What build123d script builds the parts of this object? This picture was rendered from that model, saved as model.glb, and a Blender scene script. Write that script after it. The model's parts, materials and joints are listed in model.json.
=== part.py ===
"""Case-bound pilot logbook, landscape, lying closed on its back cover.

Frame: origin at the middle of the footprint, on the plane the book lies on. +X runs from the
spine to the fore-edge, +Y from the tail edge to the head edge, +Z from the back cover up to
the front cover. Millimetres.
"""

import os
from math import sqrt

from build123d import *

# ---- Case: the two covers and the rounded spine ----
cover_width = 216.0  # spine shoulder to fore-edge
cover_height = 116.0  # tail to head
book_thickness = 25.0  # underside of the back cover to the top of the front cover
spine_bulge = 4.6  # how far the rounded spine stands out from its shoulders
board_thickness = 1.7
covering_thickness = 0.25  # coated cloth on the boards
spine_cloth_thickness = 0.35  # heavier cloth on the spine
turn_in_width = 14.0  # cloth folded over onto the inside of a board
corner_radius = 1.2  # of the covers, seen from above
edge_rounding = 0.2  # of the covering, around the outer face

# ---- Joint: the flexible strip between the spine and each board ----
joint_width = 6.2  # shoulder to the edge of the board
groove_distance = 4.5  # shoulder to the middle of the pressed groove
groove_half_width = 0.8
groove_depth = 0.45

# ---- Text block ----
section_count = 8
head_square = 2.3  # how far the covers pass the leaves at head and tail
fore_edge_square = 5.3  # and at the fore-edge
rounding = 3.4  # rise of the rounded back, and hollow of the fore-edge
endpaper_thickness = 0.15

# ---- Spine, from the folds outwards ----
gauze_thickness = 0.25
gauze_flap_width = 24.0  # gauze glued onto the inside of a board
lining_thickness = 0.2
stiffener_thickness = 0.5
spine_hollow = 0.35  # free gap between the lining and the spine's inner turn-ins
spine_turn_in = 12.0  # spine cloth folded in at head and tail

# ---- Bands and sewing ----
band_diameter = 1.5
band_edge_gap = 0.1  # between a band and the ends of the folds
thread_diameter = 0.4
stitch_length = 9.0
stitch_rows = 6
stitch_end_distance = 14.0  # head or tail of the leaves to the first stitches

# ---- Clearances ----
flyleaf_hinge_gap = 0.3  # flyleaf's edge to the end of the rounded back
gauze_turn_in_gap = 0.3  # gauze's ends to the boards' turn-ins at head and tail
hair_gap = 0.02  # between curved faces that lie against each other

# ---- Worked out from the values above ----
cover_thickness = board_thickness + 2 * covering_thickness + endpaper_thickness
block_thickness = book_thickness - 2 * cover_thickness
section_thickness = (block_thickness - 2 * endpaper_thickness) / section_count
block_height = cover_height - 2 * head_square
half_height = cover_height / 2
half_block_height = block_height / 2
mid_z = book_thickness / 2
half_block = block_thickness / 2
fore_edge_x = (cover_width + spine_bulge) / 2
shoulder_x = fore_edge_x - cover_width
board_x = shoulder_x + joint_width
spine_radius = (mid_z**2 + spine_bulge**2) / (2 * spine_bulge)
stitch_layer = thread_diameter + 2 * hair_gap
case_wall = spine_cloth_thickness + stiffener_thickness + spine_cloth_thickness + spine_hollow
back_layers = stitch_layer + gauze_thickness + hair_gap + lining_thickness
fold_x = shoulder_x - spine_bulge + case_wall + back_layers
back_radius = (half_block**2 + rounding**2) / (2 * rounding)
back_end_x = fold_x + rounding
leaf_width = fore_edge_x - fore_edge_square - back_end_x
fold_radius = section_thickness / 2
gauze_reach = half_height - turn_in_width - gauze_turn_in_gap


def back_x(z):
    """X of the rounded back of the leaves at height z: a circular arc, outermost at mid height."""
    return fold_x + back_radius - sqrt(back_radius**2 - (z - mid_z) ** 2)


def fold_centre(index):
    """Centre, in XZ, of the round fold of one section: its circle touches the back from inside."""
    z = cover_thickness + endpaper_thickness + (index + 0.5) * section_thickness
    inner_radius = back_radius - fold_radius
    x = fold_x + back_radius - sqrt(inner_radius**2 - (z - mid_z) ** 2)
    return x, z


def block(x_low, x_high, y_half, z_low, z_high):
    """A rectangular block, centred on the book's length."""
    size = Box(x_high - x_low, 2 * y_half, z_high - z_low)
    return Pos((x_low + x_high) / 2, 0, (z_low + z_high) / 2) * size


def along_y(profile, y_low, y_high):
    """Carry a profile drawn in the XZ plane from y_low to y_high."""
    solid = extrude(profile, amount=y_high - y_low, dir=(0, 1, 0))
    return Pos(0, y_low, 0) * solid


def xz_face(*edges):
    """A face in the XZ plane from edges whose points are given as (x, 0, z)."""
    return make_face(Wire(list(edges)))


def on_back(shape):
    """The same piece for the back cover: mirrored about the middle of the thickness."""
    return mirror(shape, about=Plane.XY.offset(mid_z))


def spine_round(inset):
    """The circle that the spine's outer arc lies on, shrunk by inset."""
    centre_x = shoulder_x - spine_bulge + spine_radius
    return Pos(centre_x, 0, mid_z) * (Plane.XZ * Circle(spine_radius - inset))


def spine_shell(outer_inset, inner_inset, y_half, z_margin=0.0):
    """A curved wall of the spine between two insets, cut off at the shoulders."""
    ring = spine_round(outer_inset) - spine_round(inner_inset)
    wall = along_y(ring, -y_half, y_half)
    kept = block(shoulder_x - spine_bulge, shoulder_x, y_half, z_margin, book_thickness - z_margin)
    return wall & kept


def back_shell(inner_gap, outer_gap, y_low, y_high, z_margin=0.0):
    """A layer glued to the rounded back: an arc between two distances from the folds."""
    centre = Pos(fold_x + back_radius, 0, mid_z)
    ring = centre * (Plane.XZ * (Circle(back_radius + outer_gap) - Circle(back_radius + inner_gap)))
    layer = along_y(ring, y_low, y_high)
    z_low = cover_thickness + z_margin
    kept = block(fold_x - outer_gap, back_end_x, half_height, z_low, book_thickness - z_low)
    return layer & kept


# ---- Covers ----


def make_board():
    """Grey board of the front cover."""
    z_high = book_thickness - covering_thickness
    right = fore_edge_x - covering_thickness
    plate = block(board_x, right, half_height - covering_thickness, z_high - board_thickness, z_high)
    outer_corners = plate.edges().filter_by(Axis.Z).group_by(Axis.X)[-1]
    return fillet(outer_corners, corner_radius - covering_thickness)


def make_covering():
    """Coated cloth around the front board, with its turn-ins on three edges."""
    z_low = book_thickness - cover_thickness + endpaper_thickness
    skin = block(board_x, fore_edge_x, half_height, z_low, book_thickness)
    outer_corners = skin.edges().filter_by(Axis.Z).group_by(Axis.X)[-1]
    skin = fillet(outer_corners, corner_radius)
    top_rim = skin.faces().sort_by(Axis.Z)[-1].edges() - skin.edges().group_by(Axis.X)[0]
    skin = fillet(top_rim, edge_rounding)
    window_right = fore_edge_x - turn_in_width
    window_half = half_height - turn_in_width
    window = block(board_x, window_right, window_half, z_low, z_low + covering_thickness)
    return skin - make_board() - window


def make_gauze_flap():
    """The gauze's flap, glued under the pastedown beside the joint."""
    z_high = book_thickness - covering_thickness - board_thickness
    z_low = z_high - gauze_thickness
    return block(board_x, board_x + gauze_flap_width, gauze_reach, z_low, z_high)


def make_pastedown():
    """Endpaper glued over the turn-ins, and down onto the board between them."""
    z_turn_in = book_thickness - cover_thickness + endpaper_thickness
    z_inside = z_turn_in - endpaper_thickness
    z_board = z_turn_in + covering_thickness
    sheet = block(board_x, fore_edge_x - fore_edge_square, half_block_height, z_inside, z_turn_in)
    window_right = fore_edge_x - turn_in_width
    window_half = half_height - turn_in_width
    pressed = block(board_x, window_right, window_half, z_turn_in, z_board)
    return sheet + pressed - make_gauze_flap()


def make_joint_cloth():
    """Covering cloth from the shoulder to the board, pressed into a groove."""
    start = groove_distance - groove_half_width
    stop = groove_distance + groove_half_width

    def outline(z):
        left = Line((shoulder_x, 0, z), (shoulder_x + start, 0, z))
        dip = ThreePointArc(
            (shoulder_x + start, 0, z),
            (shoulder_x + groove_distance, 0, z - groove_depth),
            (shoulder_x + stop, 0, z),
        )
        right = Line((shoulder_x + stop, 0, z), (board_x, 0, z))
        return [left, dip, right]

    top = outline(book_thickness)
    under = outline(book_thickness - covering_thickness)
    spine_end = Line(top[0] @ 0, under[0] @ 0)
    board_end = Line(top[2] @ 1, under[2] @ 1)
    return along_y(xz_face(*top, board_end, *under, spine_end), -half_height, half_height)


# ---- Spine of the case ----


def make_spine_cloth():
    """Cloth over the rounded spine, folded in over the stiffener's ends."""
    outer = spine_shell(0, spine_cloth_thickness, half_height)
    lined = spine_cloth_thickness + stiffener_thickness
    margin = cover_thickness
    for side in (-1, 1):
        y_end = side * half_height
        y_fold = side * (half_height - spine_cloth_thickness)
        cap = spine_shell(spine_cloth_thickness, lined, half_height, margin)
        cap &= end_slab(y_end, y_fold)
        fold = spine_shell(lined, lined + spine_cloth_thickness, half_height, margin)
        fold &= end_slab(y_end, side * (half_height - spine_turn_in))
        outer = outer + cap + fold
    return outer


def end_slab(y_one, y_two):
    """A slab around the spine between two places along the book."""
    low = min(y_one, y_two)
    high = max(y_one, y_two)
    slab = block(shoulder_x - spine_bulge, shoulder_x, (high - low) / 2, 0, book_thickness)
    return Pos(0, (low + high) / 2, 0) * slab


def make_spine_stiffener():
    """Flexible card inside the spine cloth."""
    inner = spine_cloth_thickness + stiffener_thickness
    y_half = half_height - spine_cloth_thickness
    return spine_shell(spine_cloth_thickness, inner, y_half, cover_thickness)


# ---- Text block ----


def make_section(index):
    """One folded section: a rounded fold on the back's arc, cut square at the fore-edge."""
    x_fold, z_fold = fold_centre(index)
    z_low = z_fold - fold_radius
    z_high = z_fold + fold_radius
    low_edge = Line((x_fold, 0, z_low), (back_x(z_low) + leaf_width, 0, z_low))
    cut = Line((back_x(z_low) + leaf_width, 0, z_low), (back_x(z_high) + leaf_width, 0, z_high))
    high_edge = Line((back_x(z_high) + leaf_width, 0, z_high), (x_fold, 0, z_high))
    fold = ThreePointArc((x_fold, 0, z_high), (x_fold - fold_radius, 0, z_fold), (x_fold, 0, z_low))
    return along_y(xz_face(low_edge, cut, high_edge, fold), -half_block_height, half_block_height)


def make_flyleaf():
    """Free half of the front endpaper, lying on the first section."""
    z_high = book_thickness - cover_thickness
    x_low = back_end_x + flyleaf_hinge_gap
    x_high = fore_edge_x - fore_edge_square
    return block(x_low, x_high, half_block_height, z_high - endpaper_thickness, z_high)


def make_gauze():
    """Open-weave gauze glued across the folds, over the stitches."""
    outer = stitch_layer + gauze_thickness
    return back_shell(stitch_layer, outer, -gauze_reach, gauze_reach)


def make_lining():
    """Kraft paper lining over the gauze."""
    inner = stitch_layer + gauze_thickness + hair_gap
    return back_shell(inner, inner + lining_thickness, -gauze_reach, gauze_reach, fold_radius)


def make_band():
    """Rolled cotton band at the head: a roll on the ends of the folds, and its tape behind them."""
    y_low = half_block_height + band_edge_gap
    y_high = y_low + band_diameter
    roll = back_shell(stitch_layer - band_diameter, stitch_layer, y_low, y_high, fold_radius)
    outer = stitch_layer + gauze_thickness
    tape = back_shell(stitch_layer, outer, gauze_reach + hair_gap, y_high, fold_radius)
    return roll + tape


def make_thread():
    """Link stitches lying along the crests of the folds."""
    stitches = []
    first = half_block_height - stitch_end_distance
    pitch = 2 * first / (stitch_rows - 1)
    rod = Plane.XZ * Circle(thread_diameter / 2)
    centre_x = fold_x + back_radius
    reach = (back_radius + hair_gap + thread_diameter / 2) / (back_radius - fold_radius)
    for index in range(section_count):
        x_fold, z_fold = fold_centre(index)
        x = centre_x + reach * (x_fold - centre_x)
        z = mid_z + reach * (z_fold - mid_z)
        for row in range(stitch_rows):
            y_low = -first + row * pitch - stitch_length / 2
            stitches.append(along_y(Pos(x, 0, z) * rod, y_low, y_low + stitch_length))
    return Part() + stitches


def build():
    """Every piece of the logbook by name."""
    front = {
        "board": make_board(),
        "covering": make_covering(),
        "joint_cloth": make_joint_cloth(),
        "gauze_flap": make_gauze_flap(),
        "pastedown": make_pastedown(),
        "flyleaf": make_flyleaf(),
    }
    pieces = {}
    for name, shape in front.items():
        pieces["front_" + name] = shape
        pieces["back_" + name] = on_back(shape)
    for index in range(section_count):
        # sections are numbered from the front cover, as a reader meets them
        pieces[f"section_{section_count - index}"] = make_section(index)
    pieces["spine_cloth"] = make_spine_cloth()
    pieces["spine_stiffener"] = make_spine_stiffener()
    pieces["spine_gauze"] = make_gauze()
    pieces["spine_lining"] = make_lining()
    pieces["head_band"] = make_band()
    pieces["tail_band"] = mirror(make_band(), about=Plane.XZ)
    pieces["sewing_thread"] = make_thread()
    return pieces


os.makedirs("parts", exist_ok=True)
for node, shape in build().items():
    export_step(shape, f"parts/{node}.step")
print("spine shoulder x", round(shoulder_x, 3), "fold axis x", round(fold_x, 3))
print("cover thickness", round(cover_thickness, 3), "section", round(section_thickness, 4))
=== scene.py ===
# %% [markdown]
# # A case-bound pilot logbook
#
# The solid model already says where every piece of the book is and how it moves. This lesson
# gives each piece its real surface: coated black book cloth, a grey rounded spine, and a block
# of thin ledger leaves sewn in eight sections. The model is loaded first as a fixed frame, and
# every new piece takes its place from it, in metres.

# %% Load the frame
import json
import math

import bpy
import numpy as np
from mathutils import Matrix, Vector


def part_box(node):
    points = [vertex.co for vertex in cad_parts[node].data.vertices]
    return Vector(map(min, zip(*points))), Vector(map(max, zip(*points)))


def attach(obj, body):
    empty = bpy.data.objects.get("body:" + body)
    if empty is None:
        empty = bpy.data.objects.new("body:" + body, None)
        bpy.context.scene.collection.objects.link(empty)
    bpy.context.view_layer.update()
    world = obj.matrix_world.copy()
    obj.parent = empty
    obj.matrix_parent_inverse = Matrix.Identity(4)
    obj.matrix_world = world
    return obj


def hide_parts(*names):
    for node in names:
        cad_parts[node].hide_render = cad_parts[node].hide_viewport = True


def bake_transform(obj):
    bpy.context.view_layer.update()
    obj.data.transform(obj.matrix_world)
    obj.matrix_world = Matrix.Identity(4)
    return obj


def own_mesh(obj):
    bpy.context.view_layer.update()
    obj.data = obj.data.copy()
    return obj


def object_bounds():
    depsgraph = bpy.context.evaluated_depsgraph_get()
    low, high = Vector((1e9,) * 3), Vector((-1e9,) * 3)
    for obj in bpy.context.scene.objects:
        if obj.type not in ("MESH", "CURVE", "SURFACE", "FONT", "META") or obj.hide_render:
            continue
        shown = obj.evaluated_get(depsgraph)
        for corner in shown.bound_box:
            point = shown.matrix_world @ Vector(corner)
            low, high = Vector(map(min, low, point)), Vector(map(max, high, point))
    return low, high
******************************
▶ [EXERCISE DETAILS]:
Output exactly the lines running from the line containing "for node, shape" through the line containing "obj.data = obj.data.copy()", and only those lines.

▶ [ANSWER TO THIS EXERCISE]:
for node, shape in build().items():
    export_step(shape, f"parts/{node}.step")
print("spine shoulder x", round(shoulder_x, 3), "fold axis x", round(fold_x, 3))
print("cover thickness", round(cover_thickness, 3), "section", round(section_thickness, 4))
=== scene.py ===
# %% [markdown]
# # A case-bound pilot logbook
#
# The solid model already says where every piece of the book is and how it moves. This lesson
# gives each piece its real surface: coated black book cloth, a grey rounded spine, and a block
# of thin ledger leaves sewn in eight sections. The model is loaded first as a fixed frame, and
# every new piece takes its place from it, in metres.

# %% Load the frame
import json
import math

import bpy
import numpy as np
from mathutils import Matrix, Vector


def part_box(node):
    points = [vertex.co for vertex in cad_parts[node].data.vertices]
    return Vector(map(min, zip(*points))), Vector(map(max, zip(*points)))


def attach(obj, body):
    empty = bpy.data.objects.get("body:" + body)
    if empty is None:
        empty = bpy.data.objects.new("body:" + body, None)
        bpy.context.scene.collection.objects.link(empty)
    bpy.context.view_layer.update()
    world = obj.matrix_world.copy()
    obj.parent = empty
    obj.matrix_parent_inverse = Matrix.Identity(4)
    obj.matrix_world = world
    return obj


def hide_parts(*names):
    for node in names:
        cad_parts[node].hide_render = cad_parts[node].hide_viewport = True


def bake_transform(obj):
    bpy.context.view_layer.update()
    obj.data.transform(obj.matrix_world)
    obj.matrix_world = Matrix.Identity(4)
    return obj


def own_mesh(obj):
    bpy.context.view_layer.update()
    obj.data = obj.data.copy()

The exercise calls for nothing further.